Wondering what to do with extra money? Follow these tips to make the best use of leftover money from your budget.

September 25, 2022

This article is provided for informational purposes only and should not be construed as legal or investment advice. Always consult with a professional financial or investment advisor before making investment decisions.

If you’re in the enviable position of having leftover cash from your budget, you might be tempted to spend it — or you can think about what to do with extra money to help put you in a better position financially.

If you’re like most Americans, your regular expenses consume most or all of your income, leaving you in a cycle of living paycheck to paycheck.
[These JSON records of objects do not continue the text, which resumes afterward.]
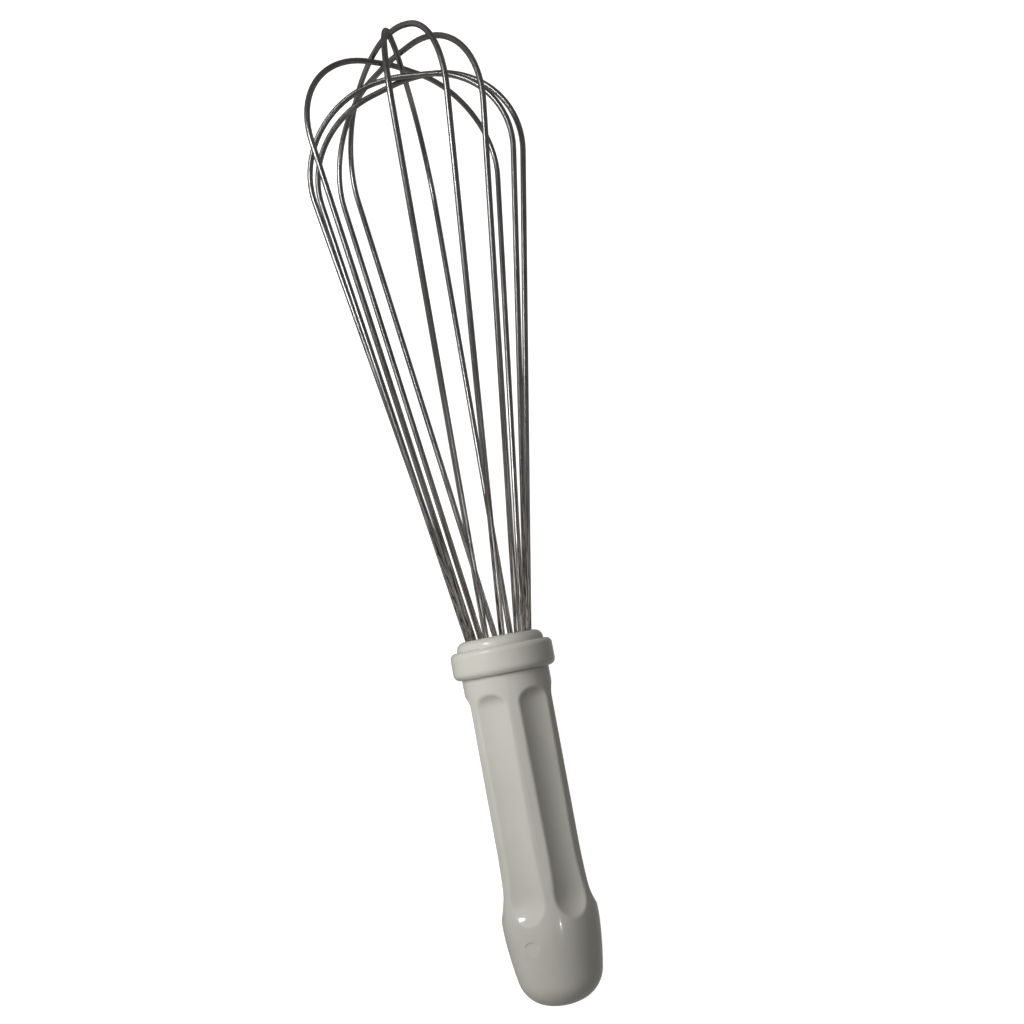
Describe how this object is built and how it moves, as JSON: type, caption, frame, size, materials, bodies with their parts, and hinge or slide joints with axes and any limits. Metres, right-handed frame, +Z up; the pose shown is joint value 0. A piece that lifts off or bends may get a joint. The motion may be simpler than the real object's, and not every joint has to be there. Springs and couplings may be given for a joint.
{
  "type": "balloon whisk",
  "caption": "Balloon whisk lying at rest: crossed bows of polished wire sealed in a fluted plastic handle with a collar band and a swollen end.",
  "frame": {"origin": "centre of the bounding box on the table that the whisk lies on", "axes": "+X along the whisk from the handle towards the balloon, +Z up from the table; the whisk's own axis slopes up by 4.25 degrees towards the balloon in the XZ plane"},
  "size_m": [0.3924, 0.0913, 0.097],
  "materials": {
    "handle_plastic": "smooth glossy warm grey-white moulding",
    "band_plastic": "smooth glossy warm grey-white moulding",
    "plug_plastic": "smooth glossy warm grey-white moulding",
    "wire_steel": "polished stainless spring wire",
    "plate_steel": "stamped stainless sheet",
    "resin": "cast resin",
    "dam_plastic": "plain disc"
  },
  "bodies": {
    "root": {"handle_shell": "handle_plastic", "collar_band": "band_plastic", "wire_plug": "plug_plastic", "anchor_plate": "plate_steel", "resin_core": "resin", "resin_dam": "dam_plastic", "wire_loop_1": "wire_steel", "wire_loop_2": "wire_steel", "wire_loop_3": "wire_steel", "wire_loop_4": "wire_steel", "wire_loop_5": "wire_steel", "wire_loop_6": "wire_steel"}
  },
  "joints": []
}
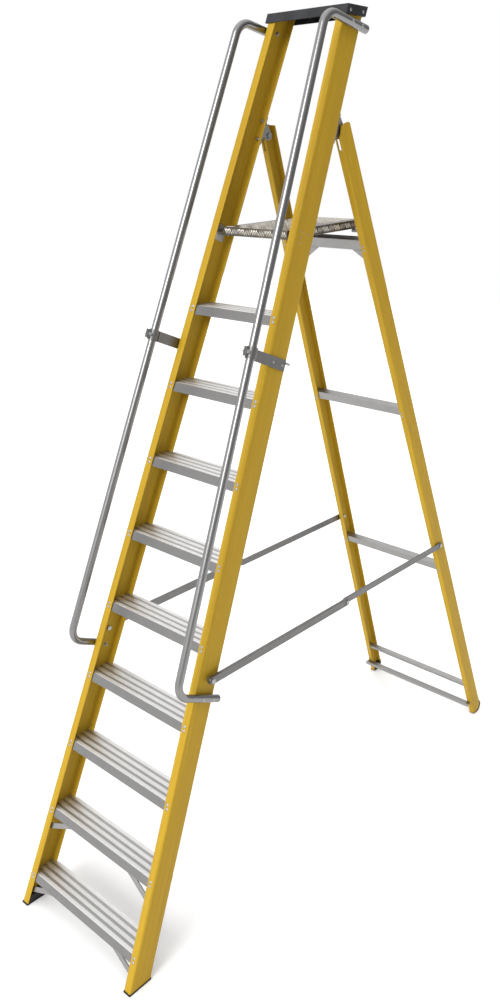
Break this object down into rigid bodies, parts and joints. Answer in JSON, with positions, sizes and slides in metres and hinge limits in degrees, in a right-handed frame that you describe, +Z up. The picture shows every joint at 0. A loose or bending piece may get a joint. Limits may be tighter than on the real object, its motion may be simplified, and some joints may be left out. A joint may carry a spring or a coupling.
{
  "type": "platform step ladder",
  "caption": "Folding platform step ladder: yellow fibreglass frames, ribbed aluminium treads, tube handrails, hinged standing deck, side stays and a black top cap.",
  "frame": {"origin": "on the ground in the centre plane, half way between the front edge of the front feet and the back edge of the rear feet", "axes": "+Z up, +Y from the climbing side towards the rear legs, +X to the climber's right; the ladder is open as in use"},
  "size_m": [0.64, 2.3028, 3.02],
  "materials": {
    "yellow_fibreglass": "satin pultruded fibreglass",
    "tread_aluminium": "ribbed extrusion, satin mill finish",
    "deck_aluminium": "satin mill finish sheet with diamond pattern",
    "tube_aluminium": "drawn tube, satin",
    "bar_aluminium": "satin mill finish",
    "stay_aluminium": "dull dark mill finish",
    "zinc_steel": "zinc plated",
    "black_plastic": "moulded, fine grain",
    "black_rubber": "matt"
  },
  "bodies": {
    "front_frame": {"front_stile_left": "yellow_fibreglass", "front_stile_right": "yellow_fibreglass", "front_foot_left": "black_rubber", "front_foot_right": "black_rubber", "tread_1": "tread_aluminium", "tread_2": "tread_aluminium", "tread_3": "tread_aluminium", "tread_4": "tread_aluminium", "tread_5": "tread_aluminium", "tread_6": "tread_aluminium", "tread_7": "tread_aluminium", "tread_8": "tread_aluminium", "tread_9": "tread_aluminium", "knee_brace_1_left": "bar_aluminium", "knee_brace_1_right": "bar_aluminium", "knee_brace_2_left": "bar_aluminium", "knee_brace_2_right": "bar_aluminium", "top_cap": "black_plastic", "handrail_left": "tube_aluminium", "handrail_right": "tube_aluminium", "handrail_bracket_left": "zinc_steel", "handrail_bracket_right": "zinc_steel", "hinge_bracket_left": "zinc_steel", "hinge_bracket_right": "zinc_steel", "hinge_pin_left": "zinc_steel", "hinge_pin_right": "zinc_steel", "rod_bracket_left": "zinc_steel", "rod_bracket_right": "zinc_steel", "platform_rod": "zinc_steel", "stay_pin_front_left": "zinc_steel", "stay_pin_front_right": "zinc_steel"},
    "rear_frame": {"rear_leg_left": "yellow_fibreglass", "rear_leg_right": "yellow_fibreglass", "rear_foot_left": "black_rubber", "rear_foot_right": "black_rubber", "rear_bar_1": "bar_aluminium", "rear_bar_2": "bar_aluminium", "rear_bar_3": "bar_aluminium", "rear_bar_4": "bar_aluminium", "gusset_left": "bar_aluminium", "gusset_right": "bar_aluminium", "deck_rest_left": "zinc_steel", "deck_rest_right": "zinc_steel", "rear_front_bar": "bar_aluminium", "stay_pin_rear_left": "zinc_steel", "stay_pin_rear_right": "zinc_steel"},
    "platform": {"platform": "deck_aluminium"},
    "stay_front_left": {"stay_front_left": "stay_aluminium", "knuckle_pin_left": "zinc_steel"},
    "stay_front_right": {"stay_front_right": "stay_aluminium", "knuckle_pin_right": "zinc_steel"},
    "stay_rear_left": {"stay_rear_left": "stay_aluminium"},
    "stay_rear_right": {"stay_rear_right": "stay_aluminium"}
  },
  "joints": [
    {"name": "frame_fold", "type": "hinge", "parent": "front_frame", "child": "rear_frame", "pos_m": [0, 0.05691, 2.65453], "axis": [-1, 0, 0], "range_deg": [0, 43.3]},
    {"name": "platform_fold", "type": "hinge", "parent": "front_frame", "child": "platform", "pos_m": [0, -0.165, 2.352], "axis": [1, 0, 0], "range_deg": [0, 65.45]},
    {"name": "stay_front_left_fold", "type": "hinge", "parent": "front_frame", "child": "stay_front_left", "pos_m": [0, -0.6998, 1.00763], "axis": [1, 0, 0], "range_deg": [0, 74.92]},
    {"name": "stay_rear_left_fold", "type": "hinge", "parent": "rear_frame", "child": "stay_rear_left", "pos_m": [0, 0.70714, 1.03544], "axis": [-1, 0, 0], "range_deg": [0, 53.49]},
    {"name": "stay_front_right_fold", "type": "hinge", "parent": "front_frame", "child": "stay_front_right", "pos_m": [0, -0.6998, 1.00763], "axis": [1, 0, 0], "range_deg": [0, 74.92]},
    {"name": "stay_rear_right_fold", "type": "hinge", "parent": "rear_frame", "child": "stay_rear_right", "pos_m": [0, 0.70714, 1.03544], "axis": [-1, 0, 0], "range_deg": [0, 53.49]}
  ],
  "couplings": [
    {"joint": "platform_fold", "follows": "frame_fold", "ratio": 1.5},
    {"joint": "stay_front_left_fold", "follows": "frame_fold", "ratio": 1.7188},
    {"joint": "stay_rear_left_fold", "follows": "frame_fold", "ratio": 1.2238},
    {"joint": "stay_front_right_fold", "follows": "frame_fold", "ratio": 1.7188},
    {"joint": "stay_rear_right_fold", "follows": "frame_fold", "ratio": 1.2238}
  ]
}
One powerful way to break free of this cycle is to start budgeting and stick to that budget. Budgeting can help you with financial planning to achieve your short-term and long-term financial goals.

If you find leftover money in your budget this month, choose one of the below options to make the most of it.

What to do with extra money

Having extra money after covering expenses in your budget can be a pleasant surprise. And it’s certainly easy to find things to spend your money on, like a fancy dinner or a quick trip. But if your goal is a better financial situation, it’s important to consider what to do with extra money. 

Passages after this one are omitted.